Given problem = The records below hold a stretch from the line with "const sorter = new THREE.Group();" through the line with "bpy.context.scene.collection.objects.link(empty)"; return exactly those lines, ends included, and nothing more.

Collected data
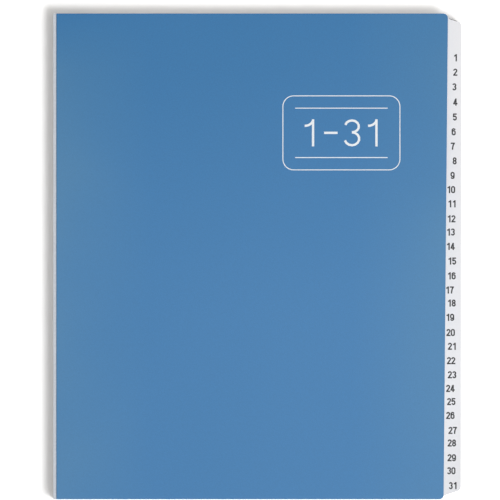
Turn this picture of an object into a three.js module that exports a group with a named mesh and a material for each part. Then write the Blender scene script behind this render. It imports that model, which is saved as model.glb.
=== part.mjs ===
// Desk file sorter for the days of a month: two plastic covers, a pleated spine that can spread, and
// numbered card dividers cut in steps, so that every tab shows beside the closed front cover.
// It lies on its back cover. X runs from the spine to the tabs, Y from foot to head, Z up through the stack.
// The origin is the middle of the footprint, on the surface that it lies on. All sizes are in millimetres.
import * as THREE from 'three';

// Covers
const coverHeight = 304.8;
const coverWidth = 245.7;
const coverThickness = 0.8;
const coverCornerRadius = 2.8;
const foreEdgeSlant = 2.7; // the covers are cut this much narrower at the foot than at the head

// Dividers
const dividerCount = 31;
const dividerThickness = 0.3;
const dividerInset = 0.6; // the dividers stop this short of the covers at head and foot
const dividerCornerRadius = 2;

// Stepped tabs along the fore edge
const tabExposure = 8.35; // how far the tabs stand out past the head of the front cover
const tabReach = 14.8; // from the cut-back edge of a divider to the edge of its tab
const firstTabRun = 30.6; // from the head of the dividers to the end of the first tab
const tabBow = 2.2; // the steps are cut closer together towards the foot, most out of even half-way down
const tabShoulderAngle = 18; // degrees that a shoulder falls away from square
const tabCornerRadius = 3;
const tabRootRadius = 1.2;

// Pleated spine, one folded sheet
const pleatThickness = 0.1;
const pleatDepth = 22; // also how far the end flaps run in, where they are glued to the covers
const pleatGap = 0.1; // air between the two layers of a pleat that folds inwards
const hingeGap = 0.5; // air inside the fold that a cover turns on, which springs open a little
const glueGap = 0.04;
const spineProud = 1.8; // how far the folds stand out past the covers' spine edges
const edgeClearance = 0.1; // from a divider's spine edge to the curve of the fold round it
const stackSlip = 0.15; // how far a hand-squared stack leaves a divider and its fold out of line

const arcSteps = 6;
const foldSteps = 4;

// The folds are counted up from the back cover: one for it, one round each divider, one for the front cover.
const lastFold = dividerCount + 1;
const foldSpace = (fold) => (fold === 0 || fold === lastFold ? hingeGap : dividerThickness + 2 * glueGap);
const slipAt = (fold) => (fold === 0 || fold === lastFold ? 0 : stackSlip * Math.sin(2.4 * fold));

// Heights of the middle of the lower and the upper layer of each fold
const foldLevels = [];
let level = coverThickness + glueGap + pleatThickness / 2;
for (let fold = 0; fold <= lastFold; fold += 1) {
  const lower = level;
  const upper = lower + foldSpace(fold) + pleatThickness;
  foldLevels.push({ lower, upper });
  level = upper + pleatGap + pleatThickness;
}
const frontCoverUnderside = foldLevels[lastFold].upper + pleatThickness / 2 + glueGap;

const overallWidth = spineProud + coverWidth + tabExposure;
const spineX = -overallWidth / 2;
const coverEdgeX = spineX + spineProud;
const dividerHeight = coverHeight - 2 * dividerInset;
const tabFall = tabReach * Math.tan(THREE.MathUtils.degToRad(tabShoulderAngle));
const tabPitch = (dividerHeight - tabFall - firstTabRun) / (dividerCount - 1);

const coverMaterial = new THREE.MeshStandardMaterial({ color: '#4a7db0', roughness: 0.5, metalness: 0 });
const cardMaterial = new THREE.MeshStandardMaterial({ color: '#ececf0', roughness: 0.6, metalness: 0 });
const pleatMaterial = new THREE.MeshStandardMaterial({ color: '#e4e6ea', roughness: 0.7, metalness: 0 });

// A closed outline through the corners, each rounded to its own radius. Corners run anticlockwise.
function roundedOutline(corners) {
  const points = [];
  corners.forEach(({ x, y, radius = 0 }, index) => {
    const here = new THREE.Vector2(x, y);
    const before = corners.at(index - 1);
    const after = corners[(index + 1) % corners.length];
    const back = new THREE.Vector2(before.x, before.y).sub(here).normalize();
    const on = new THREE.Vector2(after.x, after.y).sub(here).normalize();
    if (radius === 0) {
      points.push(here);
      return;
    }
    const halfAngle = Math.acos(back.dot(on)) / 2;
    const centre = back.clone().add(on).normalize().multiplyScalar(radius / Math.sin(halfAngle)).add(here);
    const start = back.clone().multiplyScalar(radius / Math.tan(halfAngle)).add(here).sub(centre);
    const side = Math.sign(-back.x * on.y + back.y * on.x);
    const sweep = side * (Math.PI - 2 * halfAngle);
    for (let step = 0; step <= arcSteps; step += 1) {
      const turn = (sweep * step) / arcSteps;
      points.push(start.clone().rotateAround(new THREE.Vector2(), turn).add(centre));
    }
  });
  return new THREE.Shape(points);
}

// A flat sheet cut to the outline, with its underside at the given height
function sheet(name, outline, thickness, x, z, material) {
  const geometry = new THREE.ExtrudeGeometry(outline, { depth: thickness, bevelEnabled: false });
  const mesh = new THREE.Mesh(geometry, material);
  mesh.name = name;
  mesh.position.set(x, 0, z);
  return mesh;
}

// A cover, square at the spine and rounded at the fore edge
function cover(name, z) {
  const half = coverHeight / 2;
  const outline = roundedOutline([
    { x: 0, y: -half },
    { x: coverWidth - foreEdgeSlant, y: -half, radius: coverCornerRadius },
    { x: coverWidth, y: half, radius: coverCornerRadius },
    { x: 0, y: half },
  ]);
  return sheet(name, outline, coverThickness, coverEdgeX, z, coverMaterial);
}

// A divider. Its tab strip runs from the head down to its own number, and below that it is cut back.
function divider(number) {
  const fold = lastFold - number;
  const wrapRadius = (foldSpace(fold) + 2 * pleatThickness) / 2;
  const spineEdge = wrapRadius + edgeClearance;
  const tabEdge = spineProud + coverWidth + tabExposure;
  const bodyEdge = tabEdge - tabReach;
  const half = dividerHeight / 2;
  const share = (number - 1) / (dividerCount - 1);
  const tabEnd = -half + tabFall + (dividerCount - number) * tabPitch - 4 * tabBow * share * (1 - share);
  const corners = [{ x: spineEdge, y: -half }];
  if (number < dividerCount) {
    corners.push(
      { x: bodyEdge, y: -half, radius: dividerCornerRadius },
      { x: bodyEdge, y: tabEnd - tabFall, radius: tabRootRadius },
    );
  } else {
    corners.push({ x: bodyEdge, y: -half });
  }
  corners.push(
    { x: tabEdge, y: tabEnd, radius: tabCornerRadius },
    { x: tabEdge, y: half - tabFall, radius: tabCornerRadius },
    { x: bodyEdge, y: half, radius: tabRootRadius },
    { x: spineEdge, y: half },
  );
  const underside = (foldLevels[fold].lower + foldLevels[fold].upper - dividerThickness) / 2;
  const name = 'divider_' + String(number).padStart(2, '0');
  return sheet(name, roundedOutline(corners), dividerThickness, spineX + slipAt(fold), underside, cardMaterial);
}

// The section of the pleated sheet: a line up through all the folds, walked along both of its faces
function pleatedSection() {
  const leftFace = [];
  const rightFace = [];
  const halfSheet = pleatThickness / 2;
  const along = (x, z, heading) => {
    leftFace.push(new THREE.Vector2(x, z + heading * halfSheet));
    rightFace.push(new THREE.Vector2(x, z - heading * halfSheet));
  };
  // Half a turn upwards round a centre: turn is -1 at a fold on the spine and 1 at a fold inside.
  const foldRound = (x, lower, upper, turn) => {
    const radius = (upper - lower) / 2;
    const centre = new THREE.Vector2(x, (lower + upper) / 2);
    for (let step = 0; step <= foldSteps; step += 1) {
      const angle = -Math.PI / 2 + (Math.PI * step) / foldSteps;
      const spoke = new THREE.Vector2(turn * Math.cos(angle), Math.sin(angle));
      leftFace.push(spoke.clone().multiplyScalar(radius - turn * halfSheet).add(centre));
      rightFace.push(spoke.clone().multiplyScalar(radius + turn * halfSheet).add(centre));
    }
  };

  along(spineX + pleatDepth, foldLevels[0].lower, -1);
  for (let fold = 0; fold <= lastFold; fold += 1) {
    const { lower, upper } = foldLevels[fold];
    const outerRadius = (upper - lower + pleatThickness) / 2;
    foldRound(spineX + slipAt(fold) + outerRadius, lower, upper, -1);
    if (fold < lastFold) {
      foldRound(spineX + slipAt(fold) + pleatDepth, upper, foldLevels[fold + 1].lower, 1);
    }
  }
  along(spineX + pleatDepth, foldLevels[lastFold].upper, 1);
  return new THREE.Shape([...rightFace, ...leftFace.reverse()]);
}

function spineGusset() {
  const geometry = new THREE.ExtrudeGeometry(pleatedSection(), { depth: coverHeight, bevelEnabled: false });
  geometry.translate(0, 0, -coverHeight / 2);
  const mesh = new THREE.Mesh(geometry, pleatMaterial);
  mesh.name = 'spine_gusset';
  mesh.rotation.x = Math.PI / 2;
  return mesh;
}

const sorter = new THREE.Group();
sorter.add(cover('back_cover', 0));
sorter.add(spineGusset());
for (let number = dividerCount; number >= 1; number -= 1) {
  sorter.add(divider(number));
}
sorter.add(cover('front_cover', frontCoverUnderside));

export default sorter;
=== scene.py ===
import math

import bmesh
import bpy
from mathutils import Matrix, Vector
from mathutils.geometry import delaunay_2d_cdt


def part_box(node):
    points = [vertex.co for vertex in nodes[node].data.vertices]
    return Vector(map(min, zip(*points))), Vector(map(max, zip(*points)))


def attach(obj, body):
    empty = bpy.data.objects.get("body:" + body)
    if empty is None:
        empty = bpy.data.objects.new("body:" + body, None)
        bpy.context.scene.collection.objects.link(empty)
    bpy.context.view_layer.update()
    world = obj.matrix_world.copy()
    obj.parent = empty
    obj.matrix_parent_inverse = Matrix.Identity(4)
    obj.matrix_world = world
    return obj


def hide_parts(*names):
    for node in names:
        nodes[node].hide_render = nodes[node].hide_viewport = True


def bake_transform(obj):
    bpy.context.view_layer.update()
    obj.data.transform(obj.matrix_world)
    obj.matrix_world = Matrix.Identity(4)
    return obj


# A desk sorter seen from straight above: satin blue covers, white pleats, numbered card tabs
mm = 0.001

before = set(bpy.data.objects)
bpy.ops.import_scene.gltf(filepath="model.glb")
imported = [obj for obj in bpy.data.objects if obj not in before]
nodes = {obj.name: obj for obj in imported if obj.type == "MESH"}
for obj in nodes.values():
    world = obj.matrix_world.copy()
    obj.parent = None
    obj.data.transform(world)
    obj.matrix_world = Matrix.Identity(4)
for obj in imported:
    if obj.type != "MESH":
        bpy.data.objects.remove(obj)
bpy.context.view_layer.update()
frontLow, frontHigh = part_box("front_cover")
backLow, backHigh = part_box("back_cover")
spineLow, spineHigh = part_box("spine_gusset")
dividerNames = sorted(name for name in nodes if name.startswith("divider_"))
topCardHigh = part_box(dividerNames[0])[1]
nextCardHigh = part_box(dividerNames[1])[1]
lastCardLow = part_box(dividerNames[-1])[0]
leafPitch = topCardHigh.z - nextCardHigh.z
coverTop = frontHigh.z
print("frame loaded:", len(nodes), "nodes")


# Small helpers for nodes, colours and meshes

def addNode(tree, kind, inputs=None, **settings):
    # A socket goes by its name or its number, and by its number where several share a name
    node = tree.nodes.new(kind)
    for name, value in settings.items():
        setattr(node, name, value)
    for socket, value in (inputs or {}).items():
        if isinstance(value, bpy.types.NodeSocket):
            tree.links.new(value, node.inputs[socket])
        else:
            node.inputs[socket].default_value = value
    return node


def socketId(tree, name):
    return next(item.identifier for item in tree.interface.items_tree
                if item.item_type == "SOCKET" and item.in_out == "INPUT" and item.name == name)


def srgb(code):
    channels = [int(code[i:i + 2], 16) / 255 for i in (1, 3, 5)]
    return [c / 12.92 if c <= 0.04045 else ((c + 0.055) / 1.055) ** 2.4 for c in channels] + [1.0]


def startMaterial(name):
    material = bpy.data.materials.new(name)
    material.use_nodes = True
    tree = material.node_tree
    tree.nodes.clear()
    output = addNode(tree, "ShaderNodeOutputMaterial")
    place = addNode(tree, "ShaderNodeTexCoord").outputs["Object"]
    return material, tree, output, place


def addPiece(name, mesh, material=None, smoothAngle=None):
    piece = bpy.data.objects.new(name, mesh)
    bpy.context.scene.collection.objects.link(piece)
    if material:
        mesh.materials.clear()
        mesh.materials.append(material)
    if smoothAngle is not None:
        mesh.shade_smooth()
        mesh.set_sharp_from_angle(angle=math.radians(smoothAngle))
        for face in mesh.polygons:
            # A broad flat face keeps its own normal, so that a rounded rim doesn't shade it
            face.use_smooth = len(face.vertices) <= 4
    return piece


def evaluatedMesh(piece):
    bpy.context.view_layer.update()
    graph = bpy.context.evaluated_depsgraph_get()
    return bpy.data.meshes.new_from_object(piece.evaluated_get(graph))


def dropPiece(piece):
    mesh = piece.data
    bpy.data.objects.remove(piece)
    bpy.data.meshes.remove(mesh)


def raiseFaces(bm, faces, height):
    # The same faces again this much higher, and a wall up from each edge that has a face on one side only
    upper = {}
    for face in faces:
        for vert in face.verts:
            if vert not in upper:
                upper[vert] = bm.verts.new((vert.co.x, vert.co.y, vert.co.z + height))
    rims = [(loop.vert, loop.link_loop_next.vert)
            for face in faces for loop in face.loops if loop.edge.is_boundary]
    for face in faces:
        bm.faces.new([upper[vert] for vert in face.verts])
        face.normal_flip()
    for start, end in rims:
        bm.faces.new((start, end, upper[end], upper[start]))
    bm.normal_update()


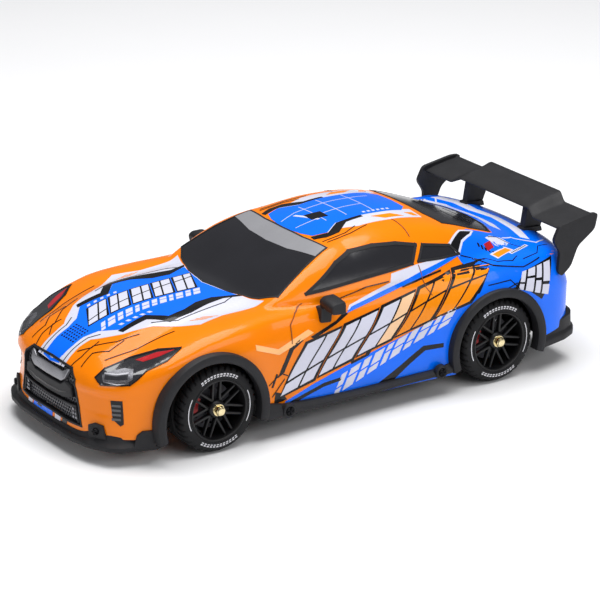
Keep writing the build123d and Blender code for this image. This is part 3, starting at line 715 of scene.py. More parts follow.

Solution to the problem =
const sorter = new THREE.Group();
sorter.add(cover('back_cover', 0));
sorter.add(spineGusset());
for (let number = dividerCount; number >= 1; number -= 1) {
  sorter.add(divider(number));
}
sorter.add(cover('front_cover', frontCoverUnderside));

export default sorter;
=== scene.py ===
import math

import bmesh
import bpy
from mathutils import Matrix, Vector
from mathutils.geometry import delaunay_2d_cdt


def part_box(node):
    points = [vertex.co for vertex in nodes[node].data.vertices]
    return Vector(map(min, zip(*points))), Vector(map(max, zip(*points)))


def attach(obj, body):
    empty = bpy.data.objects.get("body:" + body)
    if empty is None:
        empty = bpy.data.objects.new("body:" + body, None)
        bpy.context.scene.collection.objects.link(empty)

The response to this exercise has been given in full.